Where It All Goes Down
England
We're all over the place in this poem, and we're not just saying that. We've got references to "ancient time," to the English landscape (it's both cloudy and green), to the factories that were a part of that English landscape in Blake's day, and to something else that can only be described as a magical place. Let's get started then, shall we?
The most important thing to keep in mind is that even though the poem is called "Jerusalem" (remember, this is not Blake's title), the poem isn't really about the Jerusalem in Israel, but rather the New Jerusalem. Still, while the poem refers to this, we don't really get a lot in terms of description, so it's there more as the speaker's goal, hope, or desire (he wants the "setting" of the world to become the New Jerusalem).
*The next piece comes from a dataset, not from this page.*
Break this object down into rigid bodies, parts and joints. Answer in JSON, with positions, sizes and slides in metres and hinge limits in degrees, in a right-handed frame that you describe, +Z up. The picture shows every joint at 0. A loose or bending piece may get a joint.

The poem is really about England, and its many different faces. There are references to a peaceful, pastoral landscape ("pleasant pastures," "green & pleasant Land") and, of course, to England's notorious clouds. While England seems pretty enough in this poem, those clouds aren't just your regular old clouds. Toss in some "dark Satanic Mills," and you have a picture of a not-so-stellar England.
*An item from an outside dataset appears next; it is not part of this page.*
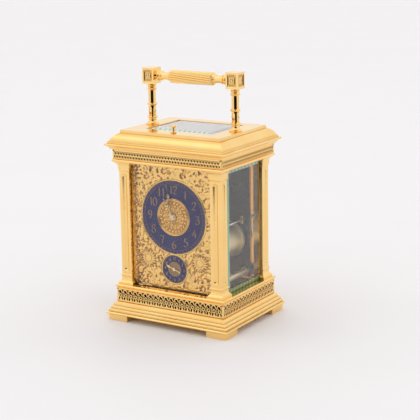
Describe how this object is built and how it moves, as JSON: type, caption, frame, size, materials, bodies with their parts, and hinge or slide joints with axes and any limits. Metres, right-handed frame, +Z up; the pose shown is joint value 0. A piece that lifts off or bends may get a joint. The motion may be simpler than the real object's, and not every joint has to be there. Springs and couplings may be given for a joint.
{
  "type": "carriage clock",
  "caption": "Carriage clock with glazed gilt case, fluted corner pillars, pierced bands, folding handle, repeat button, hinged back door, alarm dial and platform movement.",
  "frame": {"origin": "middle of the feet's underside", "axes": "+X to the right of the dial as it is read, dial faces -Y, +Z up"},
  "size_m": [0.1, 0.0834, 0.1764],
  "materials": {
    "gilt_case": "polished gilt, faint horizontal polishing lines",
    "gilt_plate": "mirror-polished gilt top plate",
    "gilt_handle": "bright polished gilt",
    "gilt_mask": "satin gilt, relief engraved",
    "gilt_hand": "polished gilt",
    "brass": "satin",
    "brass_plate": "brushed",
    "bronze": "dark satin",
    "silvered": "silvered satin",
    "steel": "polished",
    "blued_steel": "heat blued",
    "enamel": "glossy navy enamel",
    "glass": "clear, bevelled edges"
  },
  "bodies": {
    "case": {"base_plinth": "gilt_case", "base_fret": "gilt_case", "base_ledge": "gilt_case", "pillar_front_left": "gilt_case", "pillar_front_right": "gilt_case", "pillar_back_left": "gilt_case", "pillar_back_right": "gilt_case", "architrave": "gilt_case", "frieze_fret": "gilt_case", "cornice": "gilt_case", "top_plate": "gilt_plate", "top_glass": "glass", "front_glass": "glass", "left_glass": "glass", "right_glass": "glass", "handle_foot_left": "gilt_handle", "handle_foot_right": "gilt_handle", "button_collar": "gilt_handle", "case_screws": "steel", "fold_pins": "steel", "front_plate": "brass_plate", "back_plate": "brass_plate", "movement_pillars": "brass", "movement_screws": "blued_steel", "gong": "blued_steel", "gong_block": "brass", "platform": "silvered", "balance_cock": "silvered", "dial_mask": "gilt_mask", "chapter_ring": "enamel", "dial_centre": "gilt_mask", "alarm_ring": "enamel", "alarm_centre": "bronze"},
    "door": {"door_frame": "gilt_case", "door_glass": "glass"},
    "latch": {"door_knob": "gilt_handle"},
    "handle": {"handle_post_left": "gilt_handle", "handle_post_right": "gilt_handle", "handle_block_left": "gilt_handle", "handle_block_right": "gilt_handle", "handle_grip": "gilt_handle"},
    "repeat": {"repeat_button": "gilt_handle"},
    "hammer": {"hammer": "steel"},
    "going": {"going_barrel": "brass"},
    "going_winder": {"going_arbor": "steel"},
    "strike": {"strike_barrel": "brass"},
    "strike_winder": {"strike_arbor": "steel"},
    "centre": {"centre_wheel": "brass", "cannon_pinion": "steel", "minute_hand": "gilt_hand"},
    "motion": {"minute_wheel": "brass"},
    "hour": {"hour_wheel": "brass", "hour_hand": "gilt_hand"},
    "third": {"third_wheel": "brass"},
    "contrate": {"contrate_wheel": "brass"},
    "balance": {"balance_wheel": "brass", "hairspring": "blued_steel"},
    "escape": {"escape_wheel": "steel"},
    "lever": {"pallet_lever": "steel"},
    "alarm": {"alarm_hand": "gilt_hand"}
  },
  "joints": [
    {"name": "handle_fold", "type": "hinge", "parent": "case", "child": "handle", "pos_m": [0, 0, 0.1457], "axis": [-1, 0, 0], "range_deg": [0, 96]},
    {"name": "button_press", "type": "slide", "parent": "case", "child": "repeat", "axis": [0, 0, -1], "range_m": [0, 0.002], "stiffness_N_per_m": 250, "springref_m": -0.0004},
    {"name": "door_swing", "type": "hinge", "parent": "case", "child": "door", "pos_m": [-0.03085, 0.03085, 0.0697], "axis": [0, 0, 1], "range_deg": [0, 90]},
    {"name": "latch_turn", "type": "hinge", "parent": "door", "child": "latch", "pos_m": [0.03005, 0.03085, 0.0697], "axis": [0, 1, 0], "range_deg": [0, 90]},
    {"name": "minute_spin", "type": "hinge", "parent": "case", "child": "centre", "pos_m": [0, 0, 0.0774], "axis": [0, 1, 0], "continuous": true},
    {"name": "hour_spin", "type": "hinge", "parent": "case", "child": "hour", "pos_m": [0, 0, 0.0774], "axis": [0, 1, 0], "continuous": true},
    {"name": "motion_spin", "type": "hinge", "parent": "case", "child": "motion", "pos_m": [-0.00846, 0, 0.07432], "axis": [0, 1, 0], "continuous": true},
    {"name": "going_spin", "type": "hinge", "parent": "case", "child": "going", "pos_m": [-0.01196, 0, 0.0656], "axis": [0, 1, 0], "continuous": true},
    {"name": "third_spin", "type": "hinge", "parent": "case", "child": "third", "pos_m": [0.00899, 0, 0.09063], "axis": [0, 1, 0], "continuous": true},
    {"name": "contrate_spin", "type": "hinge", "parent": "case", "child": "contrate", "pos_m": [0, 0, 0.10083], "axis": [0, 1, 0], "continuous": true},
    {"name": "strike_spin", "type": "hinge", "parent": "case", "child": "strike", "pos_m": [0.0152, 0, 0.054], "axis": [0, 1, 0], "continuous": true},
    {"name": "going_wind", "type": "hinge", "parent": "case", "child": "going_winder", "pos_m": [-0.01196, 0, 0.0656], "axis": [0, 1, 0], "continuous": true},
    {"name": "strike_wind", "type": "hinge", "parent": "case", "child": "strike_winder", "pos_m": [0.0152, 0, 0.054], "axis": [0, 1, 0], "continuous": true},
    {"name": "escape_spin", "type": "hinge", "parent": "case", "child": "escape", "pos_m": [0, 0.00325, 0.115], "axis": [0, 0, 1], "continuous": true},
    {"name": "lever_rock", "type": "hinge", "parent": "case", "child": "lever", "pos_m": [-0.0036, 0.00225, 0.115], "axis": [0, 0, 1], "range_deg": [-8, 8]},
    {"name": "balance_swing", "type": "hinge", "parent": "case", "child": "balance", "pos_m": [-0.0076, 0.00125, 0.118], "axis": [0, 0, 1], "range_deg": [-150, 150], "stiffness_Nm_per_rad": 0.000002},
    {"name": "hammer_swing", "type": "hinge", "parent": "case", "child": "hammer", "pos_m": [0.02775, 0, 0.0697], "axis": [0, 1, 0], "range_deg": [-10, 4], "stiffness_Nm_per_rad": 0.002},
    {"name": "alarm_set", "type": "hinge", "parent": "case", "child": "alarm", "pos_m": [0, 0, 0.0403], "axis": [0, 1, 0], "continuous": true}
  ],
  "couplings": [
    {"joint": "hour_spin", "follows": "minute_spin", "ratio": 0.083333},
    {"joint": "motion_spin", "follows": "minute_spin", "ratio": -0.33333},
    {"joint": "going_spin", "follows": "minute_spin", "ratio": -0.2},
    {"joint": "third_spin", "follows": "minute_spin", "ratio": -9},
    {"joint": "contrate_spin", "follows": "minute_spin", "ratio": 67.5}
  ]
}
The Industrial Revolution was just getting started in Blake's day and while it was responsible for many technological advancements, it was also responsible for a fair share of problems too: poor working conditions, child labor, dirty and filth, overpopulation, and all kinds of other junk you can read about right here. The "dark Satanic mills" of "Jerusalem" symbolize the Industrial Revolution. The mills, and the clouds too, are the antithesis of the green pastures that represent the other side of England.
Okay, so good and bad England—now, where does all that divine light stuff come in? Well, the speaker suggests that the divine light of the New Jerusalem once shed some, ahem, light on England's cloudy hills, and he wants that light to come again. This is where all the stuff about a chariot of fire and a burning bow comes in (it reminds us of some heavenly battlefield, of the kind described here). The speaker conjures up a very heavenly, biblical setting because that's what he wants England to look like and because it is only with divinely inspired weapons (of the kind you would see in a battle of angels and devils) that such a change can happen.